Red photobiomodulation promotes skeletal myoblast differentiation and counteracts TGF-β1’ anti-myogenic effects in vitro: evidence from morpho-functional analyses

Adult skeletal muscle regenerates lost damaged tissue mainly thanks to the activity of a population of resident stem cells namely satellite cells (SCs). In the case of chronic or severe damage, SCs’ functionality may be compromised by the occurrence of an aberrant fibrotic reparative response1. Strategies aimed to improve the muscle intrinsic regenerative capacity while limiting the excessive deposition of fibrotic tissue may be promising. In this perspective, photobiomodulation (PBM) (i.e. application of light with 400-1100 nm wavelength using different laser or LED devices, power density less than 100 mW/cm2 and energy density less than 10 J/cm2 at target) may represent a valid option based on its well-known pro-regenerative effects and increasing evidence of its antifibrotic potential. However, PBM's effects on skeletal muscle are controversial and there are no univocal guidelines for its use2,3. To this aim we evaluated the effects of different treatments of red PBM (laser diode 635±5 nm, energy density: 0.4, 4 and 8 J/cm2, single exposure) on murine C2C12 myoblasts undergoing differentiation in the presence or absence of TGF-β1 (2ng/ml) for 24, 48 and 72h and on differentiated myotubes (72h). Morphological analyses revealed that red PBM with 4 J/cm2 energy density improved myoblast differentiation and did not affect viability and features of differentiated myotube.

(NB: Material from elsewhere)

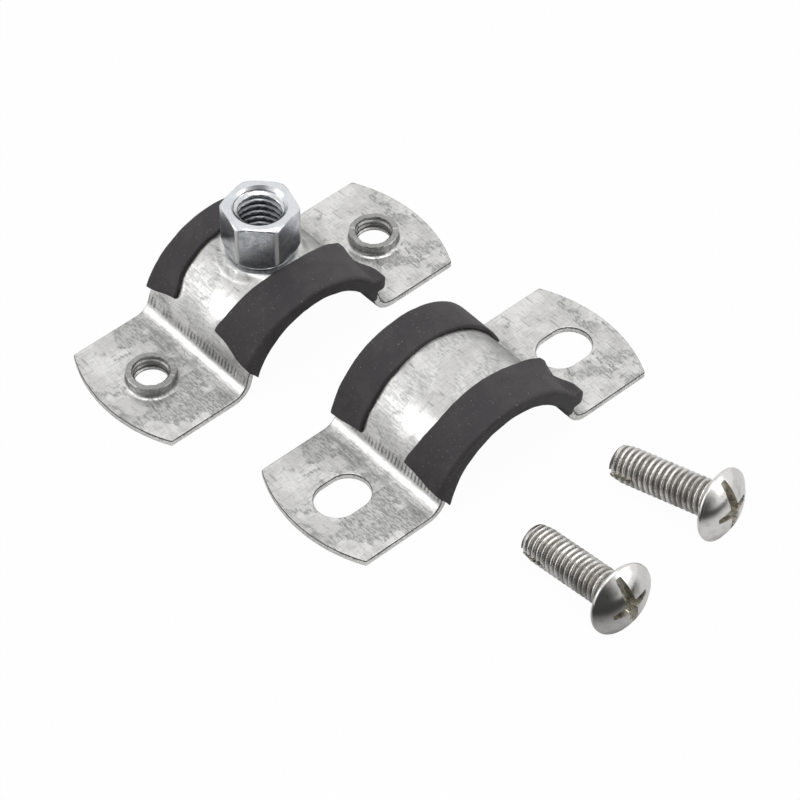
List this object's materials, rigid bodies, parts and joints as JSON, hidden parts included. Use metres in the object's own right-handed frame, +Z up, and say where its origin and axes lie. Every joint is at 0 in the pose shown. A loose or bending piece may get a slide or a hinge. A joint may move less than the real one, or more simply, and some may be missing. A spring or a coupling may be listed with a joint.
{
  "type": "pipe strap clamp",
  "caption": "Split, rubber-lined steel pipe clamp, taken apart: a half with a threaded boss and drawn collars, a slotted half, and their clamping screws.",
  "frame": {"origin": "middle of the layout's bounding box, on the plane that every piece lies on", "axes": "+Z up from that plane, +Y along the pipe from the slotted half to the boss half, +X along the strap"},
  "size_m": [0.0698, 0.0974, 0.0228],
  "materials": {
    "zinc_strap": "zinc-coated sheet with a fine grain and scuffs",
    "bright_zinc": "bright zinc plate, slightly blue",
    "screw_steel": "polished plate on a domed head, warm grey thread",
    "rubber_lining": "matt charcoal rubber with fine pale specks"
  },
  "bodies": {
    "root": {"strap_boss_half": "zinc_strap", "strap_slotted_half": "zinc_strap", "lining_boss_half": "rubber_lining", "lining_slotted_half": "rubber_lining", "boss_nut": "bright_zinc", "clamp_screw_1": "screw_steel", "clamp_screw_2": "screw_steel"}
  },
  "joints": []
}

Red PBM with 4 J/cm2 energy density was able to counteract the anti-myogenic action of transforming growth factor (TGF)-β1. These results were corroborated by electrophysiological recordings of membrane passive properties and ion currents. This study provides experimental evidence for the pro-myogenic effects of red PBM and the essential groundwork for further investigation.